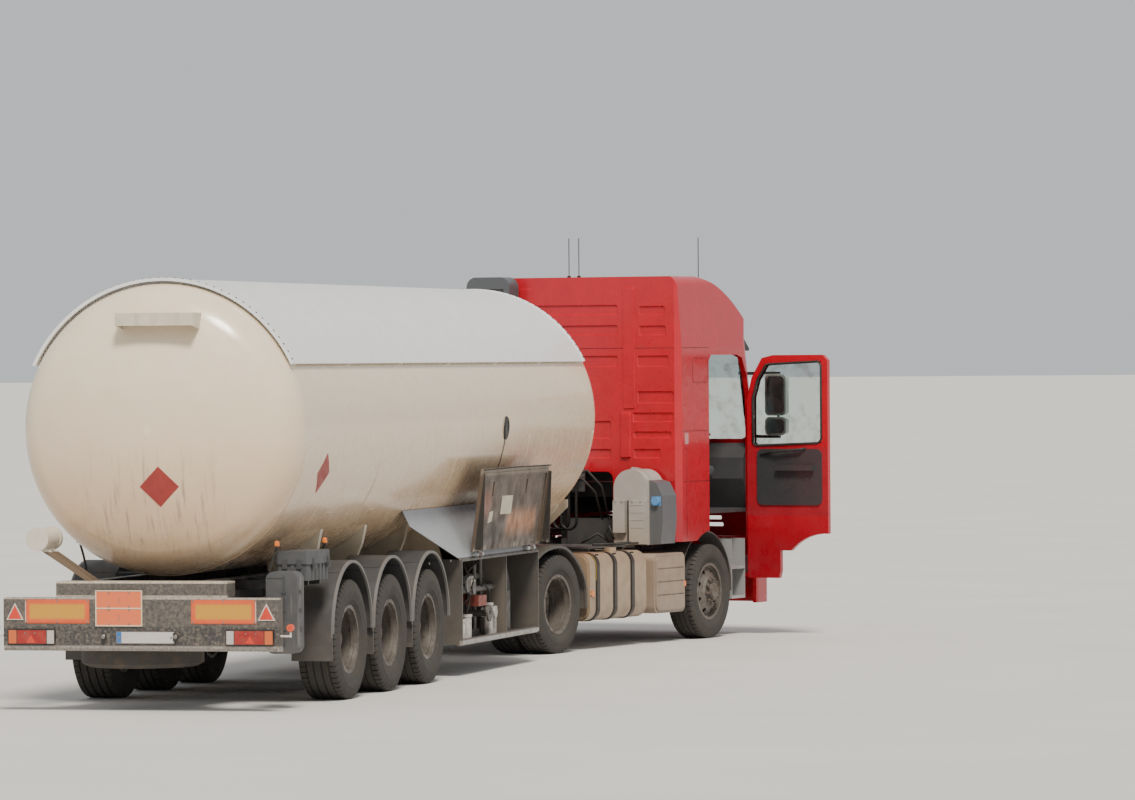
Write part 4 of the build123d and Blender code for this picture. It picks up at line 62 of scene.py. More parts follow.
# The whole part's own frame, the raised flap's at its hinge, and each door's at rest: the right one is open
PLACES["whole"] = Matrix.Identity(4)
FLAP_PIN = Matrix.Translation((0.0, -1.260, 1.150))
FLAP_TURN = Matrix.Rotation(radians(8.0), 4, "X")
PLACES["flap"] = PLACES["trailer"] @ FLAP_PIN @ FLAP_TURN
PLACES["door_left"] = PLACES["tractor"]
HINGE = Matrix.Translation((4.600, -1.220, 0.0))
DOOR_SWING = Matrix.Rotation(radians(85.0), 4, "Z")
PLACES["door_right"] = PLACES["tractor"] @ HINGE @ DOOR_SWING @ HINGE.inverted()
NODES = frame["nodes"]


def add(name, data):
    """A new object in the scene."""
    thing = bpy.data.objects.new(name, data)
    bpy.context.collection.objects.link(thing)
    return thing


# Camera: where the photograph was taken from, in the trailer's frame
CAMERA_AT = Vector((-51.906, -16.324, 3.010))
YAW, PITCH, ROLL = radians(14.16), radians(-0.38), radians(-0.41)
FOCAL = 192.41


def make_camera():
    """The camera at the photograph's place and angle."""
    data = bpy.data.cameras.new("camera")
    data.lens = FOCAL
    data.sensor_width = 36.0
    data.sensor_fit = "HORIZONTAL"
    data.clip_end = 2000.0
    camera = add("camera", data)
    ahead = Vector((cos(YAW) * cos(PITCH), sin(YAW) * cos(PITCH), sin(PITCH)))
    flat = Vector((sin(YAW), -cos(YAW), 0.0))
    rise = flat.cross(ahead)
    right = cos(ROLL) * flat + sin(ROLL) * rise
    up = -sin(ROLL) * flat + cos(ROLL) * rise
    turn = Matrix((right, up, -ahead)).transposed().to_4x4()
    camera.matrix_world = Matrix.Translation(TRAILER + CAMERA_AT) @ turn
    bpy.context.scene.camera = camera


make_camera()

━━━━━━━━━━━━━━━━

• [Task goal] Each line of the listing above should be output exactly.

• [Response to the exercise]
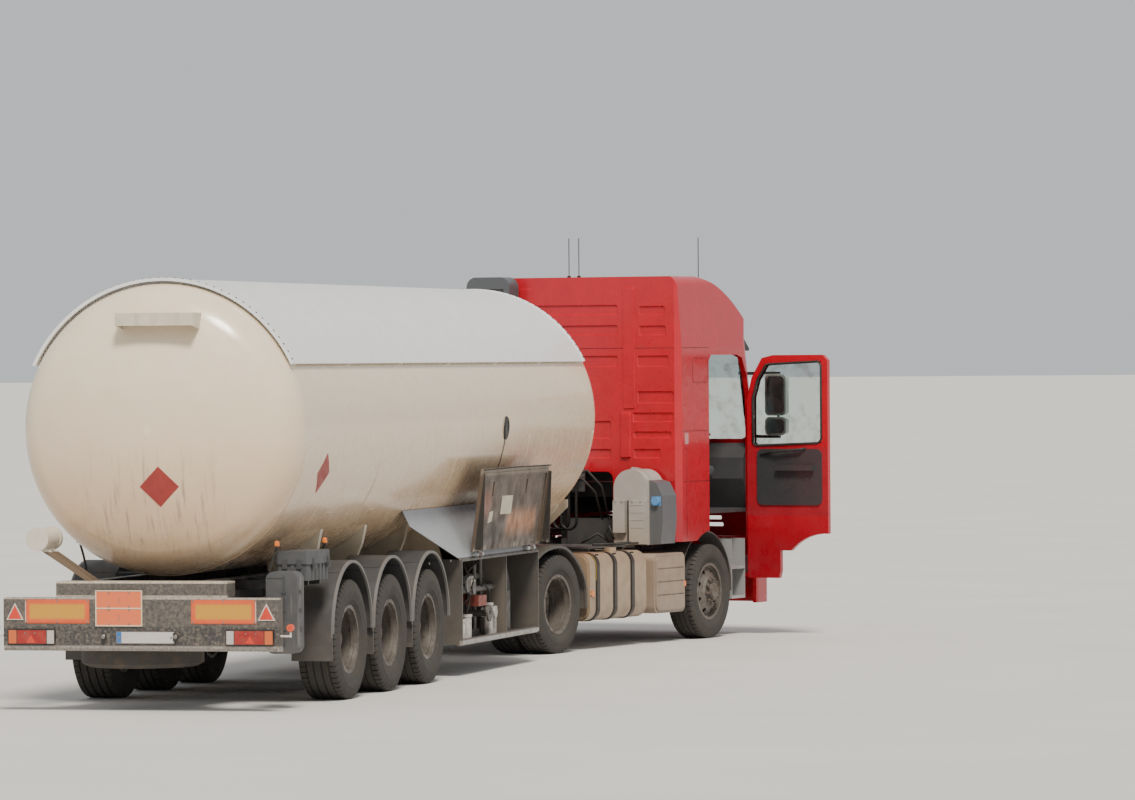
Write part 4 of the build123d and Blender code for this picture. It picks up at line 62 of scene.py. More parts follow.
# The whole part's own frame, the raised flap's at its hinge, and each door's at rest: the right one is open
PLACES["whole"] = Matrix.Identity(4)
FLAP_PIN = Matrix.Translation((0.0, -1.260, 1.150))
FLAP_TURN = Matrix.Rotation(radians(8.0), 4, "X")
PLACES["flap"] = PLACES["trailer"] @ FLAP_PIN @ FLAP_TURN
PLACES["door_left"] = PLACES["tractor"]
HINGE = Matrix.Translation((4.600, -1.220, 0.0))
DOOR_SWING = Matrix.Rotation(radians(85.0), 4, "Z")
PLACES["door_right"] = PLACES["tractor"] @ HINGE @ DOOR_SWING @ HINGE.inverted()
NODES = frame["nodes"]


def add(name, data):
    """A new object in the scene."""
    thing = bpy.data.objects.new(name, data)
    bpy.context.collection.objects.link(thing)
    return thing


# Camera: where the photograph was taken from, in the trailer's frame
CAMERA_AT = Vector((-51.906, -16.324, 3.010))
YAW, PITCH, ROLL = radians(14.16), radians(-0.38), radians(-0.41)
FOCAL = 192.41


def make_camera():
    """The camera at the photograph's place and angle."""
    data = bpy.data.cameras.new("camera")
    data.lens = FOCAL
    data.sensor_width = 36.0
    data.sensor_fit = "HORIZONTAL"
    data.clip_end = 2000.0
    camera = add("camera", data)
    ahead = Vector((cos(YAW) * cos(PITCH), sin(YAW) * cos(PITCH), sin(PITCH)))
    flat = Vector((sin(YAW), -cos(YAW), 0.0))
    rise = flat.cross(ahead)
    right = cos(ROLL) * flat + sin(ROLL) * rise
    up = -sin(ROLL) * flat + cos(ROLL) * rise
    turn = Matrix((right, up, -ahead)).transposed().to_4x4()
    camera.matrix_world = Matrix.Translation(TRAILER + CAMERA_AT) @ turn
    bpy.context.scene.camera = camera


make_camera()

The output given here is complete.